* AIM OF THE EXERCISE
What is the count of lines in the listing below that hold the string "scene"? Reply with that number alone.

* PROVIDED MATERIAL
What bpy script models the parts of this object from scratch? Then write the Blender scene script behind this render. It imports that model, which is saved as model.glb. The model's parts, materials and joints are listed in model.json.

==

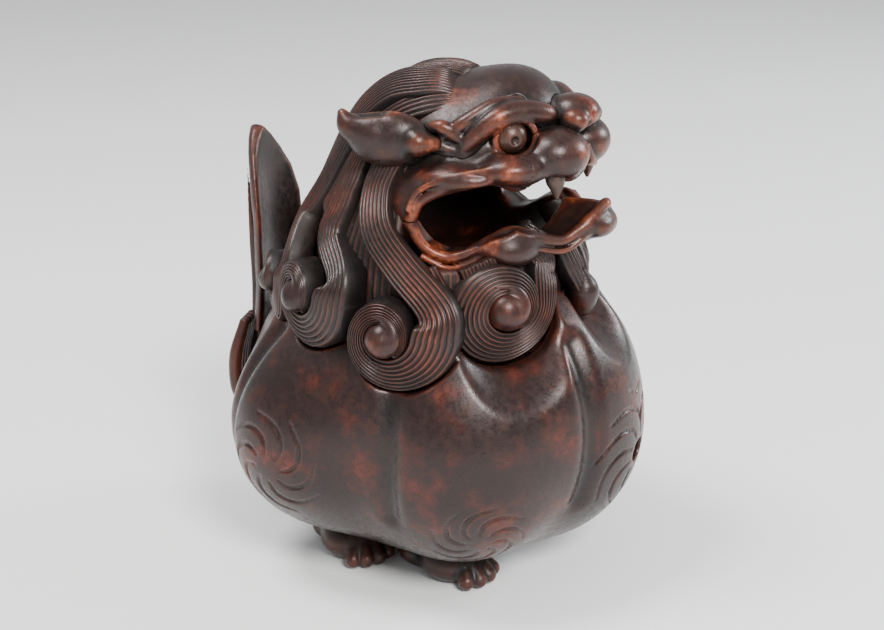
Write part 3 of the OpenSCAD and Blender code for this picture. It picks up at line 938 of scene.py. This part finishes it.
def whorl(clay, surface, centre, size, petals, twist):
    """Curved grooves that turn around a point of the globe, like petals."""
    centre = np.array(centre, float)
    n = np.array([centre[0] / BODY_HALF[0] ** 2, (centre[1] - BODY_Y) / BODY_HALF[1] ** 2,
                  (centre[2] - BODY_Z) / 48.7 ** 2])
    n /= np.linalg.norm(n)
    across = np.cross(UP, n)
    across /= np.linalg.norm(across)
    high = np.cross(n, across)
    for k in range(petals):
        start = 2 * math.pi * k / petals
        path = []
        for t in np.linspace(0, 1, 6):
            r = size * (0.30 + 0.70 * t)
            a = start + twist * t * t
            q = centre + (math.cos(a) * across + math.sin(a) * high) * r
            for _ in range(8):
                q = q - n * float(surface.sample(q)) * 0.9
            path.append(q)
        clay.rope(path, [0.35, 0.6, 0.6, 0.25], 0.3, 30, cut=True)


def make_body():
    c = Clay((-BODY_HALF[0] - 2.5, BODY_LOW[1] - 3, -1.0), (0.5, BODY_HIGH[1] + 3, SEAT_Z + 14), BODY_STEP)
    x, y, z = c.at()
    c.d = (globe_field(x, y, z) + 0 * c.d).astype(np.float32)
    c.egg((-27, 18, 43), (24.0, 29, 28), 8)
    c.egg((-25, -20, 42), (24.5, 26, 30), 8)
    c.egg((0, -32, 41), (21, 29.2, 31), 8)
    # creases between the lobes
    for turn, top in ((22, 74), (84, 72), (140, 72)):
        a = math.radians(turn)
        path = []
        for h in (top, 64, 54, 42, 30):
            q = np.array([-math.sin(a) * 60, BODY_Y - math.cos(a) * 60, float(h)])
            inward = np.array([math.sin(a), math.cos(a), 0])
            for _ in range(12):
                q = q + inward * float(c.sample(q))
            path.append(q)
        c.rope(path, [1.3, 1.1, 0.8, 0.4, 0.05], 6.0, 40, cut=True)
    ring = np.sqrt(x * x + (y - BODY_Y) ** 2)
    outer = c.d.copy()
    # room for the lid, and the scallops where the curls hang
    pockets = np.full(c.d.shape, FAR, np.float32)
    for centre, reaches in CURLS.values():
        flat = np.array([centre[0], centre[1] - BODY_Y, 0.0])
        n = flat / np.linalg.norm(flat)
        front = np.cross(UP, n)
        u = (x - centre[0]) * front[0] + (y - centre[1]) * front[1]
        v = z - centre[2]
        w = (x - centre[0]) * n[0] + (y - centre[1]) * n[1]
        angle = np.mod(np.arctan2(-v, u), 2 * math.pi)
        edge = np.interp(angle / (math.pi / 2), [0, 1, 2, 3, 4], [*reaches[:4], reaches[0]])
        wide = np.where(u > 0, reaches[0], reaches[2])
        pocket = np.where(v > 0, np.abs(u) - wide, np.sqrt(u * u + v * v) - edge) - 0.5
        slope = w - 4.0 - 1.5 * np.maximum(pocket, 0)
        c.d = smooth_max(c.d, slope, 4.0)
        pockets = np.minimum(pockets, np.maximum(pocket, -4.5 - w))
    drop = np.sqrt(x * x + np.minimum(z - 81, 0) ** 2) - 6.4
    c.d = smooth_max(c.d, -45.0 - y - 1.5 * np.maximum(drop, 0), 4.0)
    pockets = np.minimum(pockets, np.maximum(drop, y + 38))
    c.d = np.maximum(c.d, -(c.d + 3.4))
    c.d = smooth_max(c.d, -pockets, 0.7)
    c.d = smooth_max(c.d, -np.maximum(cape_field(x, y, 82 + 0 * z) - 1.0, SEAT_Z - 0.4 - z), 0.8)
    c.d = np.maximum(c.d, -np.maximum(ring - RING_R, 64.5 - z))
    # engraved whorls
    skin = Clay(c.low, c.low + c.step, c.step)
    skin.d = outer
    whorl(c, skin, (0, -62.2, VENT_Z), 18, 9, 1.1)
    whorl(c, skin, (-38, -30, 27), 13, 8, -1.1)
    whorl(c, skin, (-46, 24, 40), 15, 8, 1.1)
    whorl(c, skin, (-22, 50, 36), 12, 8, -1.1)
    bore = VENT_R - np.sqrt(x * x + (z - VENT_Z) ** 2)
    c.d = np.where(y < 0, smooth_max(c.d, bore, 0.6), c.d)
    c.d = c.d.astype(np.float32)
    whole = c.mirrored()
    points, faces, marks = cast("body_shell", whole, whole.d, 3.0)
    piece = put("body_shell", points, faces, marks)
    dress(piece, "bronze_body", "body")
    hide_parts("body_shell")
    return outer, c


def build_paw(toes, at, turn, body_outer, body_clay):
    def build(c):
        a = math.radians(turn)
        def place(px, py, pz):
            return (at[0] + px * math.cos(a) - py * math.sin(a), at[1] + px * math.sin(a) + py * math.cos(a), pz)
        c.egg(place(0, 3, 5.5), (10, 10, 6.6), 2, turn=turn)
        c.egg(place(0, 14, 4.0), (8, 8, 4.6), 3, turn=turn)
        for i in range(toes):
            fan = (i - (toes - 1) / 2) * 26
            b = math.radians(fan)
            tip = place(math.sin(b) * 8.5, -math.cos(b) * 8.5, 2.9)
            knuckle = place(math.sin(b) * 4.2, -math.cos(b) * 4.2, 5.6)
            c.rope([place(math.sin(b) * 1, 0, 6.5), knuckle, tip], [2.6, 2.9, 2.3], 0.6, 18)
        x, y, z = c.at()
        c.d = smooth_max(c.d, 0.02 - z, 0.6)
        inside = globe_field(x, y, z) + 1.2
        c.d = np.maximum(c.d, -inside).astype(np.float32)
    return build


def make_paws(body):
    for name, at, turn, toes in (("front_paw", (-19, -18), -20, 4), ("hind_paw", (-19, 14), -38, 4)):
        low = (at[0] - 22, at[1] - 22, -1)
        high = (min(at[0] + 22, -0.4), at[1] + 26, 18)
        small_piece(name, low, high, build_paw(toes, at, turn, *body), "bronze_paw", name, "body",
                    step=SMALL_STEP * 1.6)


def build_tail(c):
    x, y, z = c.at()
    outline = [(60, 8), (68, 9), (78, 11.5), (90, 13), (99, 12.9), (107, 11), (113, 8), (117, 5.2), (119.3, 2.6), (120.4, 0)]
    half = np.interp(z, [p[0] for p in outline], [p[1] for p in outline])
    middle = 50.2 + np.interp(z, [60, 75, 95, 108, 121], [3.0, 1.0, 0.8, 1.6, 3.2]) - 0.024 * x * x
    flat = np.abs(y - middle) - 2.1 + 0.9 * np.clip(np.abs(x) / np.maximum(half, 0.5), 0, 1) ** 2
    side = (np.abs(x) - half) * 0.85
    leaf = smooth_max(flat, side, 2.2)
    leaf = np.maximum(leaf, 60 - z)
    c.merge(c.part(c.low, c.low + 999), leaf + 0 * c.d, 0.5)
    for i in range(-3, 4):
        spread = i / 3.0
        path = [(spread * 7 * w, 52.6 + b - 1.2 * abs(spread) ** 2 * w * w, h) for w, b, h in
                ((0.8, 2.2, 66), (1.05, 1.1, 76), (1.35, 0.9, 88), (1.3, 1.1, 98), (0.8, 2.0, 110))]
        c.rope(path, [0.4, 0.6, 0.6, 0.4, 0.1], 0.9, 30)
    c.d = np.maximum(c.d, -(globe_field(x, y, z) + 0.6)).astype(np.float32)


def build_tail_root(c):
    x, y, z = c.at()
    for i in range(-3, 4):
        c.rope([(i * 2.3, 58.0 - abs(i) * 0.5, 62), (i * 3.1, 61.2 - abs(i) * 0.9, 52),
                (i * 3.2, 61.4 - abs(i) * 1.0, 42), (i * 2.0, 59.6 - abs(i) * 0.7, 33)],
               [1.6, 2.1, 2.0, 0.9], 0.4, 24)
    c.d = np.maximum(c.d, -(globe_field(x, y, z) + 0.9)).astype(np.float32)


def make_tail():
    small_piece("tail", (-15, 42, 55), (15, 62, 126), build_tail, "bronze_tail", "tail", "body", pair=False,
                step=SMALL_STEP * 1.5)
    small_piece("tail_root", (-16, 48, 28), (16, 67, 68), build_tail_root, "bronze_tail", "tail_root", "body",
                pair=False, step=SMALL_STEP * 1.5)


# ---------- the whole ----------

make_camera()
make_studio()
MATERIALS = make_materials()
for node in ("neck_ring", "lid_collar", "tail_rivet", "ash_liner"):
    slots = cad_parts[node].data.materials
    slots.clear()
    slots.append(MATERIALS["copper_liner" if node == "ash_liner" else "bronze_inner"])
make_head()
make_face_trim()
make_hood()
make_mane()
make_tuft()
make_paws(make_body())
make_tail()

* EXERCISE ANSWER
2